In its announcement, the board of *ST Xinchao stated that it respects BDO’s work, but has different views on the contents and grounds involved in BDO’s inability to express an opinion. During the audit of the 2024 annual financial report and internal control, the company actively cooperated with BDO’s audit requirements, including but not limited to providing pre-audit materials covering 70 batches with 14,553 documents, organizing 50 interviews with management teams and relevant personnel inside and outside the country to cooperate, and providing necessary working conditions for the auditors’ on-site sampling and verification of 376 wells. In particular, after April 30, the company’s management supplemented and provided materials nine times in total, attempting to change the audit results.

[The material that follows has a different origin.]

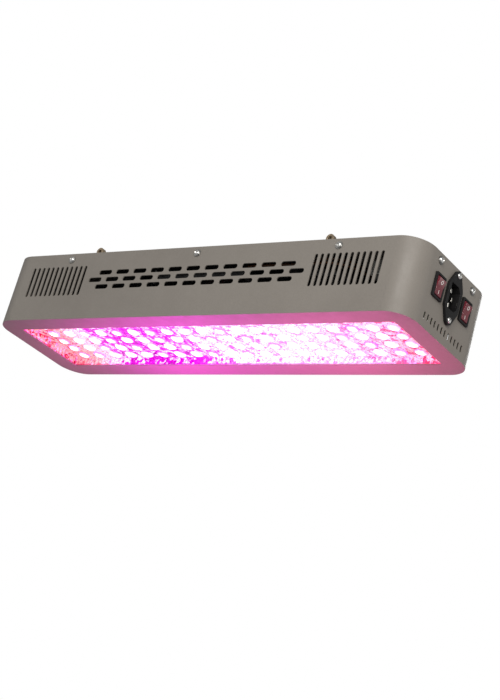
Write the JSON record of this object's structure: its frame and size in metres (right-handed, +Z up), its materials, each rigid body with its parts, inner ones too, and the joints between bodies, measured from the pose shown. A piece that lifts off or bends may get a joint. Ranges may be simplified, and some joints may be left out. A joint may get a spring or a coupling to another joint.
{
  "type": "grow lamp",
  "caption": "Hanging plant grow lamp: long rounded steel box with side vents, downward light panel, top fans, hanging eyes, mains inlet and two rocker switches on one end.",
  "frame": {"origin": "centre of the lamp's footprint, on the plane of its bottom rim", "axes": "+X along the length towards the end with the inlet and switches, -Y towards the front long side, +Z up towards the hanging eyes"},
  "size_m": [0.5075, 0.1374, 0.0864],
  "materials": {
    "casing_paint": "fine textured warm grey powder coat",
    "cover_paint": "fine textured warm grey powder coat",
    "bright_steel": "zinc plated",
    "washer_steel": "zinc plated",
    "reflector": "bright rolled",
    "board_mask": "white solder mask",
    "lens": "clear moulded",
    "emitter": "emissive",
    "sink_aluminium": "extruded, satin",
    "shield_paper": "matt fibre sheet",
    "spacer_brass": "turned",
    "fan_black": "moulded satin",
    "impeller_black": "moulded satin",
    "guard_wire": "plated wire",
    "eye_brass": "yellow zinc",
    "driver_aluminium": "brushed",
    "circuit_green": "solder mask",
    "transformer_tape": "taped",
    "capacitor_sleeve": "sleeved",
    "block_white": "moulded",
    "inlet_black": "moulded satin",
    "pin_nickel": "nickel plated",
    "switch_black": "moulded satin",
    "rocker_red": "translucent red",
    "wire_brown": "sleeved wire",
    "wire_green": "sleeved wire",
    "wire_red": "sleeved wire"
  },
  "bodies": {
    "housing": {"casing": "casing_paint", "top_cover": "cover_paint", "side_screws": "bright_steel", "side_washers": "washer_steel", "reflector_tray": "reflector", "led_board": "board_mask", "led_lenses": "lens", "led_emitters": "emitter", "board_screws": "bright_steel", "heat_sink": "sink_aluminium", "mains_shield": "shield_paper", "spacers": "spacer_brass", "sink_screws": "bright_steel", "fan_frame_left": "fan_black", "fan_frame_right": "fan_black", "fan_guard_left": "guard_wire", "fan_guard_right": "guard_wire", "fan_screws": "bright_steel", "eye_bolts": "eye_brass", "eye_washers": "washer_steel", "eye_nuts": "bright_steel", "driver_cases": "driver_aluminium", "driver_lids": "driver_aluminium", "driver_boards": "circuit_green", "driver_board_screws": "bright_steel", "driver_transformers": "transformer_tape", "driver_capacitors": "capacitor_sleeve", "cover_screws": "bright_steel", "terminal_block": "block_white", "terminal_screws": "bright_steel", "inlet_body": "inlet_black", "inlet_pins": "pin_nickel", "inlet_screws": "bright_steel", "inlet_nuts": "bright_steel", "switch_body_left": "switch_black", "switch_body_right": "switch_black", "switch_tabs": "pin_nickel", "earth_ring": "pin_nickel", "earth_nut": "bright_steel", "mains_wires": "wire_brown", "switched_wires": "wire_brown", "earth_wire": "wire_green", "input_wires": "wire_brown", "output_wires": "wire_red", "fan_leads": "wire_red"},
    "fan_wheel_left": {"impeller_left": "impeller_black"},
    "fan_wheel_right": {"impeller_right": "impeller_black"},
    "rocker_left": {"rocker_left": "rocker_red"},
    "rocker_right": {"rocker_right": "rocker_red"}
  },
  "joints": [
    {"name": "fan_spin_left", "type": "hinge", "parent": "housing", "child": "fan_wheel_left", "pos_m": [-0.11, 0, 0.06], "axis": [0, 0, 1], "continuous": true},
    {"name": "fan_spin_right", "type": "hinge", "parent": "housing", "child": "fan_wheel_right", "pos_m": [0.11, 0, 0.06], "axis": [0, 0, 1], "continuous": true},
    {"name": "rocker_tilt_left", "type": "hinge", "parent": "housing", "child": "rocker_left", "pos_m": [0.248, -0.025, 0.0434], "axis": [0, 1, 0], "range_deg": [-20, 0]},
    {"name": "rocker_tilt_right", "type": "hinge", "parent": "housing", "child": "rocker_right", "pos_m": [0.248, 0.025, 0.0434], "axis": [0, 1, 0], "range_deg": [-20, 0]}
  ]
}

Bai Wenxi, Deputy Secretary-General of the China Enterprise Capital Alliance, told a reporter from China Securities Journal that the main reasons listed companies’ annual reports receive non-standard audit opinions from audit institutions include: doubts about going-concern ability, the significant impact of an ongoing case investigation, limited audit scope, and internal control defects. Some companies are judged by audit institutions to have material uncertainties in their going-concern ability due to issues such as consecutive losses and a tight capital chain. Some companies have internal control defects or refuse to provide necessary information, leading to restricted audit scope. In addition, some companies are under investigation for alleged illegal and irregular conduct, and the audit institution cannot determine the extent to which the investigation results affect the company’s financial statements. Listed companies should comply with regulatory requirements, promptly disclose the specific contents and reasons of non-standard audit opinions, and develop detailed rectification measures.